How does this save us money?
I am learning that with the same handful of ingredients, we can create thousands of different combinations to keep our meals interesting and balanced. I don’t need to buy certain (larger) quantities because I can adjust the cooking to suit (I just have 2 potatoes? Sweet, I only need to buy 1 leek for soup).
And honestly, it saves me a ton of time because I can whip something up without having to read recipes, constantly washing my hands to wake my phone up every time I need to check quantities and cooking times, dig around for my dry measuring cups, and so on. I seriously wont cook anything more complicated than 5 or more ingredients, or if it involves an oven in any way (with the rare exception of baking sweet treats, like cinnamon rolls… yum…)

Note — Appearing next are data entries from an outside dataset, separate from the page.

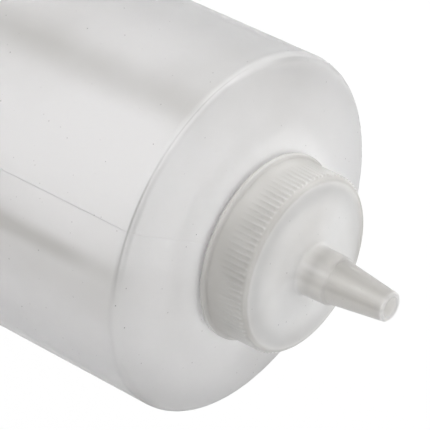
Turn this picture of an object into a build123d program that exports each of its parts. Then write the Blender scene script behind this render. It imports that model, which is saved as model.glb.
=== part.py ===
from build123d import *
from math import pi, sqrt
import os

# A round squeeze bottle for sauces: a blow-moulded LDPE bottle, the one-piece cap with a cone
# spout that screws onto its neck, and the flat seal ring between the two.
# Millimetres. The origin is on the bottle's axis, in the plane that it stands on, with +Z
# towards the spout. The two halves of the blow mould part in the XZ plane.

# Bottle: body and base
body_diameter = 86.0
body_wall = 1.0
straight_height = 186.0         # standing plane to the top of the straight wall
heel_height = 7.0               # the heel is a quarter of an ellipse
heel_reach = 6.0
standing_ring_width = 3.0
push_up_rise = 3.5              # the base is dished, so that it stands on its ring
pinch_off_length = 44.0         # the weld where the mould closes the tube of plastic
pinch_off_width = 1.2
pinch_off_height = 0.5

# Bottle: shoulder and neck
shoulder_corner_radius = 2.25
shoulder_slope = 18.0           # degrees, where the shoulder leaves its corner
shoulder_rise = 7.3             # top of the straight wall to the root of the neck
neck_height = 10.2              # root of the neck to its rim
neck_wall = 1.65
neck_root_chamfer = 0.8
rim_chamfer = 0.3

# Thread between neck and cap, which gives the neck and the cap's bore their sizes
thread_diameter = 37.3
thread_depth = 1.2              # the neck between its threads is smaller in radius by this much
thread_clearance = 0.3          # crest of the neck's thread to the bore of the cap

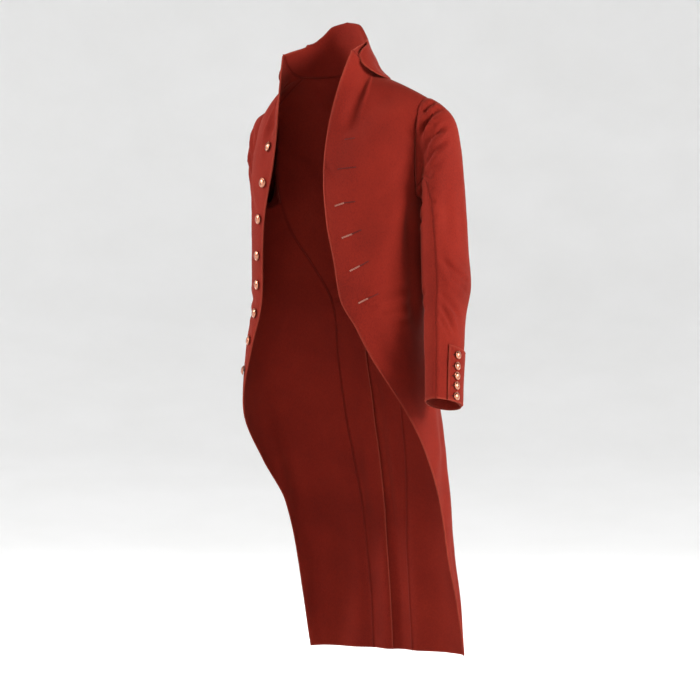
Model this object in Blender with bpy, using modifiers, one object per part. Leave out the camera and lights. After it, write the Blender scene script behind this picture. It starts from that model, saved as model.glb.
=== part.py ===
"""A cutaway tail coat with a high turned-down collar, hollow and shaped as it is worn.

The wearer faces -Y, the wearer's left is +X and up is +Z. The origin is at the base of the neck. The tables
are in millimetres and the meshes in metres. Each piece of cloth is an open sheet of points, worked out from
the tables, that a Solidify modifier makes into a wall.
"""

import math

import bpy
import numpy as np
from mathutils import Vector
from mathutils.bvhtree import BVHTree

MM = 0.001
SMALL = 0.1
SLOPE_STEP = 0.02
COLLECTION = "cutaway_tail_coat"

# Cloth and seams
WALL = 2.4
SEAM_GAP = 0.6
LAP_CLEARANCE = 0.9

# Rows and columns of each sheet, and the narrow ones beside seams, where a wall turns with its neighbour's
SKIRT_ROWS = 22
YOKE_ROWS = 8
FRONT_COLUMNS = 10
UNDERARM_COLUMNS = 4
BACK_COLUMNS = 7
SLEEVE_ROWS = 20
STAND_ROWS = 3
FOLD_ROWS = 4
FALL_ROWS = 6
NARROW = 0.03
SEAM_COLUMN = 0.06
ROW_SPREAD = 1.2
WELD_DISTANCE = 0.00005
BUTTON_STEPS = 10

# The body of the coat at each height: its middle, half its width, its depth before and behind the middle,
# and how square its plan is, from 2 for an oval
BODY_COLUMNS = ("height", "middle_x", "middle_y", "half_width", "front", "back", "squareness")
BODY_TABLE = [
    (-60, 8, 0, 172, 112, 108, 2.3),
    (-190, 8, 2, 169, 122, 112, 2.3),
    (-290, 4, 2, 165, 118, 104, 2.3),
    (-390, 2, 0, 163, 113, 97, 2.2),
    (-480, -4, 2, 173, 112, 112, 2.3),
    (-590, -1, 12, 184, 112, 126, 2.6),
    (-680, 2, 35, 176, 90, 122, 3.0),
    (-760, 2, 62, 166, 70, 112, 4.0),
    (-860, 1, 85, 162, 60, 104, 5.0),
    (-950, 0, 97, 166, 60, 106, 6.0),
    (-1040, 0, 103, 168, 60, 108, 6.0),
]
HEM = -1040

# Degrees round the body from the middle of the front, at each height: the two front edges and the side-back
# seam
EDGE_COLUMNS = ("height", "left_edge", "right_edge", "side_back")
EDGE_TABLE = [
    (-150, 15, 33, 103),
    (-190, 15, 38, 105),
    (-250, 18, 44, 112),
    (-322, 25, 47, 128),
    (-392, 32, 50, 144),
    (-445, 45, 54, 150),
    (-498, 55, 60, 152),
    (-538, 62, 66, 153),
    (-594, 71, 73, 154),
    (-680, 85, 86, 155),
    (-760, 97, 98, 156),
    (-867, 103, 104, 157),
    (-958, 110, 110, 158),
    (-1040, 116, 115, 158),
]

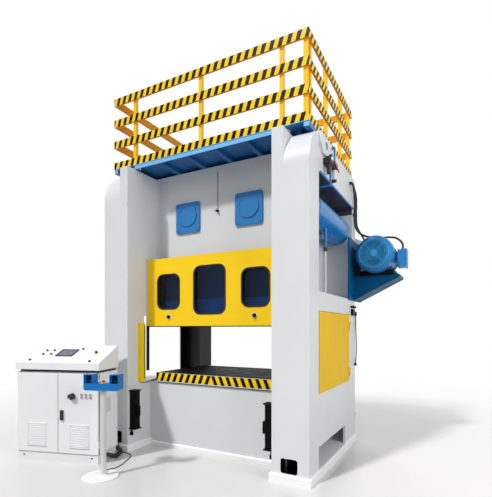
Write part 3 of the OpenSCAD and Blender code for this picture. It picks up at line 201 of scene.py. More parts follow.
def hollowOut(obj, band, depth, edge):  # makes a flat face that looks to -Y a raised ring
    pick(obj, "FACE", everything)
    bpy.ops.mesh.inset(thickness=band)
    bpy.ops.mesh.delete(type="FACE")
    bpy.ops.mesh.select_all(action="SELECT")
    bpy.ops.mesh.extrude_region_move(TRANSFORM_OT_translate={"value": (0, -depth, 0)})
    setDown()
    outward(obj)
    front = min(v.co.y for v in obj.data.vertices)
    pick(obj, "EDGE", lambda a, b: max(abs(a.y - front), abs(b.y - front)) < tolerance["front"])
    bpy.ops.mesh.bevel(offset=edge, segments=2, affect="EDGES")
    setDown()
    return obj


def roundFrame(centre, width, height, radius, band, depth, edge=0.002):  # round-cornered ring that faces -Y
    clearSelection()
    bpy.ops.mesh.primitive_plane_add(size=1, location=centre, rotation=axisTurn["Y"])
    obj = bpy.context.object
    obj.scale = (width, height, 1)
    bakePlace(obj)
    pick(obj, "VERT", everything)
    bpy.ops.mesh.bevel(offset=radius, segments=8, affect="VERTICES")
    setDown()
    return hollowOut(obj, band, depth, edge)


def ringAt(centre, outer, inner, depth, sides=32, edge=0.0008):  # flat ring that faces -Y
    clearSelection()
    bpy.ops.mesh.primitive_circle_add(vertices=sides, radius=outer, fill_type="NGON", location=centre,
                                      rotation=axisTurn["Y"])
    obj = bpy.context.object
    bakePlace(obj)
    return hollowOut(obj, outer - inner, depth, edge)


def turnedShape(profile, centre, sides=28):  # spun about the vertical through its centre
    mesh = bpy.data.meshes.new("profile")
    mesh.from_pydata([(r, 0, h) for r, h in profile], [(i, i + 1) for i in range(len(profile) - 1)], [])
    obj = bpy.data.objects.new("profile", mesh)
    bpy.context.scene.collection.objects.link(obj)
    pick(obj, "VERT", everything)
    bpy.ops.mesh.spin(steps=sides, angle=2 * math.pi, center=(0, 0, 0), axis=(0, 0, 1))
    setDown()
    outward(obj)
    obj.data.transform(Matrix.Translation(centre))
    return obj


def twinOf(obj, shift=(0, 0, 0)):  # the same shape again with its own mesh, moved
    twin = obj.copy()
    twin.data = obj.data.copy()
    bpy.context.scene.collection.objects.link(twin)
    twin.data.transform(Matrix.Translation(shift))
    return twin


def smoothRoute(points, steps):  # the curve that a cable follows, given in millimetres
    line = []
    spots = [Vector(p) / 1000 for p in points]
    for i in range(len(spots) - 1):
        a, b = spots[max(i - 1, 0)], spots[i]
        c, d = spots[i + 1], spots[min(i + 2, len(spots) - 1)]
        for k in range(steps):
            t = k / steps
            line.append(0.5 * (2 * b + (c - a) * t + (2 * a - 5 * b + 4 * c - d) * t * t
                               + (3 * b - a - 3 * c + d) * t ** 3))
    line.append(spots[-1])
    return line


def evenly(line, gap):  # the same line in even steps of about gap
    lengths = [(b - a).length for a, b in zip(line, line[1:])]
    count = max(2, round(sum(lengths) / gap))
    step = sum(lengths) / count
    spots, walked, i = [line[0]], 0.0, 0
    for k in range(1, count):
        while walked + lengths[i] < k * step:
            walked += lengths[i]
            i += 1
        spots.append(line[i].lerp(line[i + 1], (k * step - walked) / lengths[i]))
    spots.append(line[-1])
    return spots


def routeLength(line):
    return sum((b - a).length for a, b in zip(line, line[1:]))


def tubeAlong(name, line, radii, sides=12):  # closed tube through the line, one radius for each point
    count = len(line)
    heading = [(line[min(i + 1, count - 1)] - line[max(i - 1, 0)]).normalized() for i in range(count)]
    side = Vector((1, 0, 0)) if abs(heading[0].z) > 0.9 else Vector((0, 0, 1))
    rings = []
    for i in range(count):
        side = (side - side.dot(heading[i]) * heading[i]).normalized()
        across = heading[i].cross(side)
        for k in range(sides):
            a = 2 * math.pi * k / sides
            rings.append(line[i] + radii[i] * (math.cos(a) * side + math.sin(a) * across))
    faces = [(i * sides + k, i * sides + (k + 1) % sides, (i + 1) * sides + (k + 1) % sides, (i + 1) * sides + k)
             for i in range(count - 1) for k in range(sides)]
    faces += [tuple(reversed(range(sides))), tuple(range((count - 1) * sides, count * sides))]
    mesh = bpy.data.meshes.new(name)
    mesh.from_pydata([tuple(v) for v in rings], [], faces)
    obj = bpy.data.objects.new(name, mesh)
    bpy.context.scene.collection.objects.link(obj)
    return obj


def startMaterial(name):
    material = bpy.data.materials.new(name)
    material.use_nodes = True
    tree = material.node_tree
    tree.nodes.clear()
    result = tree.nodes.new("ShaderNodeOutputMaterial")
    shader = tree.nodes.new("ShaderNodeBsdfPrincipled")
    tree.links.new(shader.outputs[0], result.inputs[0])
    return material, tree, shader


def place3d(tree):
    return tree.nodes.new("ShaderNodeTexCoord").outputs["Object"]


def noise(tree, scale, detail=2.0, roughness=0.5):
    node = tree.nodes.new("ShaderNodeTexNoise")
    node.inputs["Scale"].default_value = scale
    node.inputs["Detail"].default_value = detail
    node.inputs["Roughness"].default_value = roughness
    tree.links.new(place3d(tree), node.inputs["Vector"])
    return node.outputs["Fac"]


def remap(tree, value, lowIn, highIn, lowOut, highOut):
    node = tree.nodes.new("ShaderNodeMapRange")
    for name, number in zip(("From Min", "From Max", "To Min", "To Max"), (lowIn, highIn, lowOut, highOut)):
        node.inputs[name].default_value = number
    tree.links.new(value, node.inputs["Value"])
    return node.outputs["Result"]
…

I know, I know; I’m a stay-at-home-mom and so I have “all the time in the world to cook.” But I still hate cooking. Just because I’m learning how, and it’s easier, doesn’t mean that I enjoy being in the kitchen. It means I figured out how to make it easier on myself. Cooking has never been my forte. Before I met Kevin I subsisted on cereal and Lean Cuisines. I would happily return to that if I didn’t have a family whose health I actually care about.
So I prefer to cook things that require minimal time in the kitchen. And I can throw something together really quickly, because I know how.
I also still do some form of food prep early in the week. I turn our scratch, raw ingredients into “convenience” ingredients. Like, I will cook dry beans so they’re soft and ready to go in recipes. I will cook beets (I love beets) once, chop them all, throw them in a tupperware container in the fridge, and they’re super easy to toss on top of salads or even to toss in a snack cup for my kiddo, or to toss with some feta and fresh parlsey for a really pretty and super yummy salad.
This is easy to do with our Instant Pot.
Seriously, if you could have ONE kitchen gadget (like if you were to, say, move into an RV with limited storage), the Instant Pot should be it. It’s WONDERFUL. We use ours probably 3-4 times a week.
These really pretty beets that I prepped? Perfectly steamed to the proper texture in 15 minutes. Set it and walk away. I totally forgot about them for like an hour. No big deal, the Instant Pot took care of it, and they are still just as perfect.
I can make chili from scratch, with dried beans, and frozen hamburger in like 90 minutes (when you start with frozen items, it takes a while to get the Instant Pot to pressure, so I always add an extra 15 minutes).
I can make my mirepoix in the bottom of the Instant Pot set on the saute function, build my soup on top of it, then just set the cooking time for the longest-cooking ingredient and done.
It’s a pressure cooker so it forces flavors to “meld,” making anything taste like its been simmering all day. I honestly can’t tell the difference between spaghetti sauce lovingly simmered on the stove for 8 hours or tossed haphazardly in the Instant Pot for 10 minutes.
I might get hate mail for that statement from the Spaghetti Sauce Purists, but I am not a sauce snob, nor is my 2-year-old, so easy and fast wins every time.
So to recap:
- Make smart shopping choices. Buy store brands where possible, don’t buy watermelon in December, and remember that filet mignon is a rare treat, not a nightly staple.
- Learn how to actually cook without recipes. Recipes can and should guide you, but you should be able to make swaps or omit or add ingredients with confidence so that random rutabaga in your fridge doesn’t go to waste.
If you all have made it this far, I challenge you to see how low you can get your own grocery budgets. Start with $100 a week and go from there. Let me know how it goes!